Premium Bonds are one of the products sold by NS&I to bring in billions for the Government for it to spend. It is a form of government borrowing – but one that doesn't appear on the books like other types of debt.
Her willingness to overlook poor returns for savers in Premium Bonds shows where her priorities lie: economic growth first, savers' wealth second.
The third clue lies in the official Isa figures from HMRC.
They reveal that restricting the amount we can save in cash to encourage us to invest more will not work.
Until 2015, Isa allowances were restricted just as Reeves is currently planning. You could only put a proportion of your Isa allowance in cash – the rest had to go in stocks and shares.
If Reeves is right that savers need to have their cash Isa allowance curbed to get them to invest, you would expect that savers might have flocked to cash as soon as the rules were abolished in 2015. But they did not. In fact, when they were permitted to save as much of their allowance in cash as they liked, they chose to invest more.
Before 2015, for every £10 going into a cash Isa, £4.10 went into a stocks and shares Isa. After 2015, for every £10 going into cash, £5.90 went into stocks and shares, analysis by investment platform XTB shows.
The proportion going into stocks and shares has ballooned – we hold £431 billion in stocks and shares Isas, compared with £294 billion in cash Isas.
So the Chancellor can't use the excuse that she needs to restrict cash Isas to get savers to buy more stocks and shares – they are already investing more. But that won't matter to her.

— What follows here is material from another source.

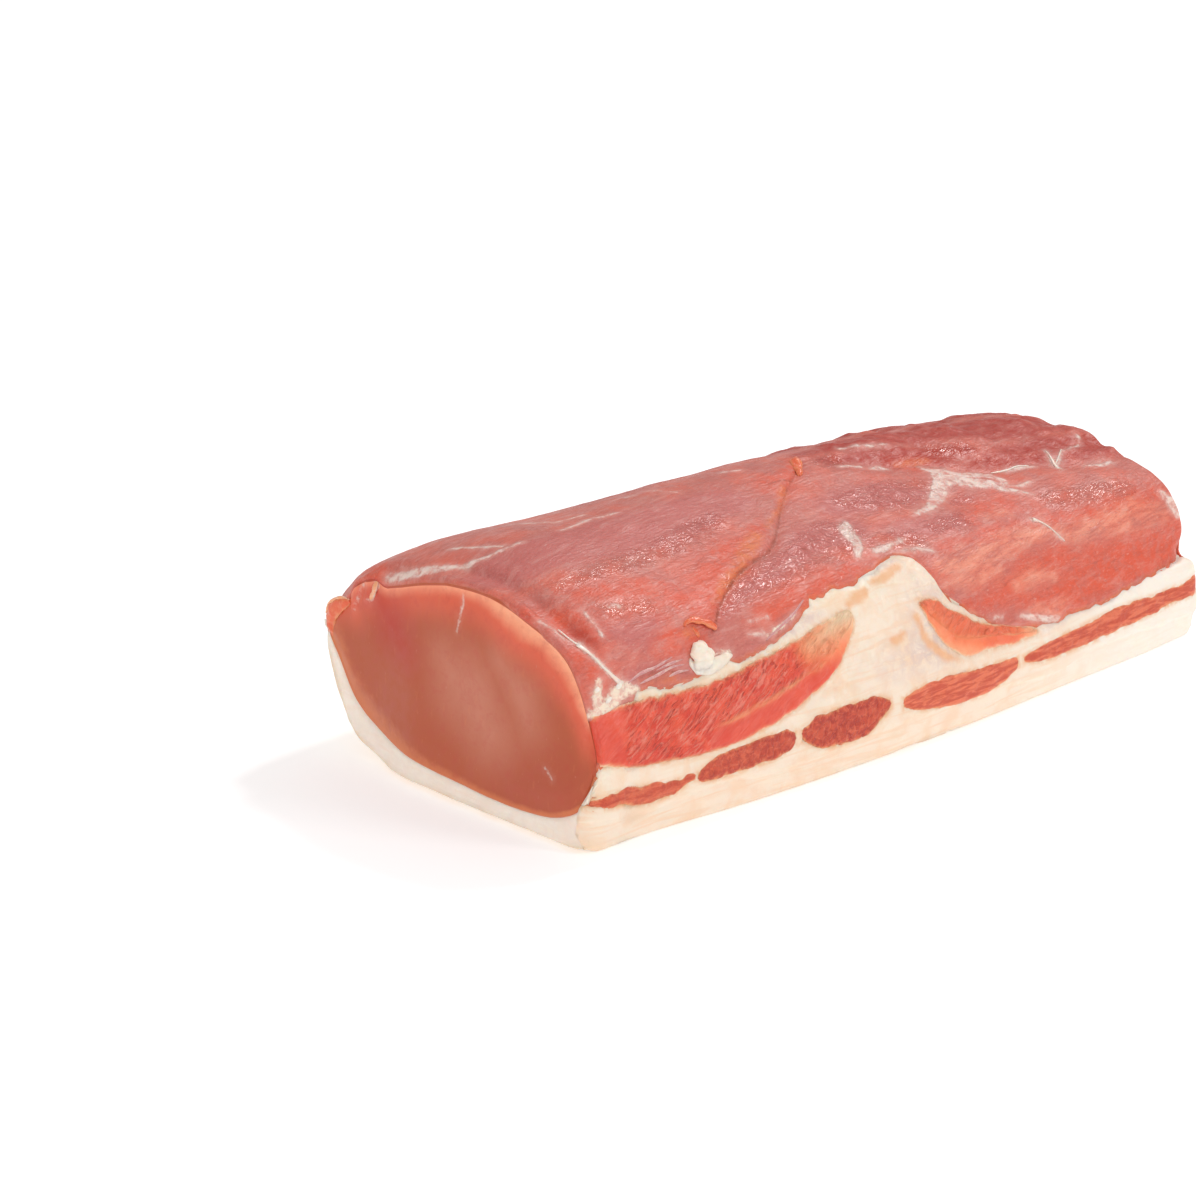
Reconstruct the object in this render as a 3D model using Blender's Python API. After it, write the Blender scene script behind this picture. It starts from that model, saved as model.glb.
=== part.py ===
"""A boneless pork loin, 283 mm long, lying on its fat cap as a butcher sets it down.

The whole outside is one form: thirteen rails run the length of the loin, and a smooth closed
curve through them gives the section at any place along it. That form is then divided as the
meat is: the eye muscle on top, the fat cap under it and up its belly side, two strips of rib
lean that the knife left flat in the belly side, and five streaks of lean inside the cap. Each
is a solid of its own, and a hair of 0.3 mm is kept between neighbours.

+X runs along the loin from the near cut to the far cut, -Y is the belly side, +Y the chine
side, +Z is up, and the origin is under the middle of the loin. Sizes are in millimetres and
turn into metres when a mesh is made.
"""
import bmesh
import bpy
import numpy as np

MM = 0.001

# --- driving dimensions -------------------------------------------------------------------
LENGTH = 283.0
GAP = 0.3
SECTION_STEP = 9.5
RING_STEP = 8.0
DENSE_POINTS = 24
SLOPE_REACH = 1.5

# Places along the loin where the rails are given.
STATIONS = (-140.0, -122.0, -80.0, 0.0, 80.0, 115.0, 140.0)

# Across (y) and height (z) of each rail at the stations.
CORNER_Y = (-57.0, -57.5, -63.0, -68.5, -68.5, -68.5, -67.0)
CORNER_Z = 1.0
CAP_TOP_Y = (-57.5, -59.0, -63.0, -68.5, -66.5, -65.5, -66.5)
CAP_TOP_Z = (24.0, 24.0, 25.0, 25.0, 25.0, 26.0, 26.0)
LEDGE_Y = (-57.5, -59.0, -62.5, -66.0, -60.5, -57.5, -56.5)
LEDGE_Z = (28.0, 29.0, 30.0, 31.0, 27.0, 27.0, 27.0)
WALL_Y = (-56.0, -57.5, -60.5, -62.0, -61.5, -61.5, -60.0)
WALL_Z = (36.0, 38.0, 40.0, 42.0, 36.0, 36.0, 35.0)
BELLY_SHOULDER_Y = (-45.5, -47.5, -49.5, -48.5, -50.5, -51.0, -51.5)
BELLY_SHOULDER_Z = (60.0, 61.0, 60.0, 56.0, 51.0, 51.0, 50.5)
TOP_Y = (-25.5, -23.5, -23.5, -21.5, -19.5, -20.5, -21.5)
TOP_Z = (70.0, 74.0, 72.5, 67.0, 61.0, 61.0, 60.5)
CREST_Y = (0.5, 6.5, 6.5, 8.5, 9.5, 6.5, 4.5)
CREST_Z = (73.0, 76.8, 77.3, 75.2, 68.7, 64.5, 62.5)
CHINE_SHOULDER_Y = (49.5, 53.0, 47.0, 42.5, 42.5, 41.5, 38.5)
CHINE_SHOULDER_Z = (62.5, 63.0, 64.0, 61.5, 57.0, 55.0, 54.0)
CHINE_SIDE_Y = (67.5, 68.8, 68.0, 67.0, 64.0, 62.0, 56.0)
CHINE_SIDE_Z = (43.0, 43.0, 40.0, 37.0, 34.0, 33.0, 31.0)
CHINE_LOW_Y = (57.0, 59.5, 59.0, 58.0, 55.5, 53.5, 49.5)
CHINE_LOW_Z = 9.0
# How many rails there are, and which of them are the base corner and the rest flat's chine edge.
RAILS = 13
BASE_CORNER = 2
REST_CHINE = 12

# The flat that the loin rests on.
REST_BELLY_Y = -20.5
REST_CHINE_Y = 32.5
CORNER_UNDERCUT = 1.0

# Relief on the lean: where it lies seen from above, how wide, how deep or high.
SEAM_PATH = ((18.0, 19.0), (10.0, 4.0), (-11.0, -11.0), (-35.0, -29.0), (-56.0, -39.0), (-87.0, -51.0))
SEAM_WIDTH = 5.0
SEAM_DEPTH = 1.6
CHINE_GROOVE_PATH = (
    (33.0, 5.0), (39.0, -3.0), (52.0, -7.0), (70.0, -14.0), (88.0, -21.0), (102.0, -26.0), (142.0, -28.0),
)
CHINE_GROOVE_WIDTH = 7.0
CHINE_GROOVE_DEPTH = 2.6
RELIEF_FLOOR = 40.0

# Cut ends: how far each loop of the face stands proud of the rim, and its size against the rim.
FACE_LOOPS = ((-1.3, 1.0), (-0.4, 0.992), (0.0, 0.976), (0.4, 0.80), (0.7, 0.42))
FACE_CENTRE = (0.0, 20.0)
FAR_LEAN_SET_BACK = 1.0
NEAR_FOOT = 2.0
FOOT_HEIGHT = 16.0
SET_BACK_LOW = 22.0
SET_BACK_HIGH = 34.0
END_RUN = 30.0

# The belly side is measured up the wall from the base corner, along the surface.
# Where the fat stops on the belly side (place along the loin, distance up the wall).
FAT_EDGE = (
    (-142.0, 26.0), (-125.0, 28.0), (-100.0, 32.0), (-62.0, 37.0), (-45.0, 45.0), (-30.0, 52.0), (-11.0, 60.0),
    (3.0, 64.0), (10.0, 62.5), (13.0, 54.0), (16.0, 46.0), (23.0, 37.5), (34.0, 30.0), (52.0, 24.5),
    (66.0, 23.5), (82.0, 24.5), (104.0, 26.5), (127.0, 32.0), (142.0, 35.0),
)
# Thickness of the fat on the belly wall (place along the loin, thickness).
WALL_FAT = ((-142.0, 1.3), (-100.0, 3.0), (-60.0, 4.5), (0.0, 6.0), (50.0, 6.5), (80.0, 8.5), (142.0, 10.5))
# Between these places the fat climbs the wall steeply, so the sections there stand closer.
PATCH_START = -52.0
PATCH_END = 60.0
PATCH_STEP = 4.0
BLOCK_STEP = 13.0
FAT_LIP = 1.4
FAT_LIP_RUN = 2.5

# The underside of the eye muscle, against the fat: height over the ground at places across.
EYE_HEEL_IN = 4.5
EYE_HEEL_Z = 14.0
EYE_TOE_IN = 14.0
EYE_TOE_Z = 8.5
EYE_FLOOR = ((-22.5, 6.2), (-1.0, 6.8), (19.5, 8.0))
EYE_CHINE_IN = 15.0
EYE_CHINE_Z = 11.5
EYE_CHINE_LOW_IN = 3.5
EYE_CHINE_LOW_Z = 17.8
EYE_CHINE_UP_IN = 4.5
EYE_CHINE_UP_DROP = 10.5
FAT_CHINE_DROP = 3.5
EYE_FLOOR_COUNTS = (1, 1, 1, 2, 2, 2, 2, 2, 2, 2, 1, 1, 1)
# The cutting block leaves the loin's surface this far past the fat's edge on each side, and
# its top then follows the outside between these insets.
EDGE_LEAD = 2.0
CHINE_LEAD = 3.0
OVER_FROM_EDGE = 10.0
OVER_FROM_CHINE = 12.0
OVER_POINTS = 14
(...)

The real motivation is to drive growth – and in this plan cash savers are merely a pawn.
So what comes next? I fear the freedom to save and invest within our Isa however we choose is about to be clobbered on all fronts.
Savers need to prepare for a regression back to 1999, before the Isa was even launched.
Back then, savers were reliant on Personal Equity Plans. These were the predecessor of the Isa and offered tax-free investing but required you to put a proportion of your allowance into UK companies.
That is where we're heading – back where we started, with our freedoms restricted, as if nothing had been learned.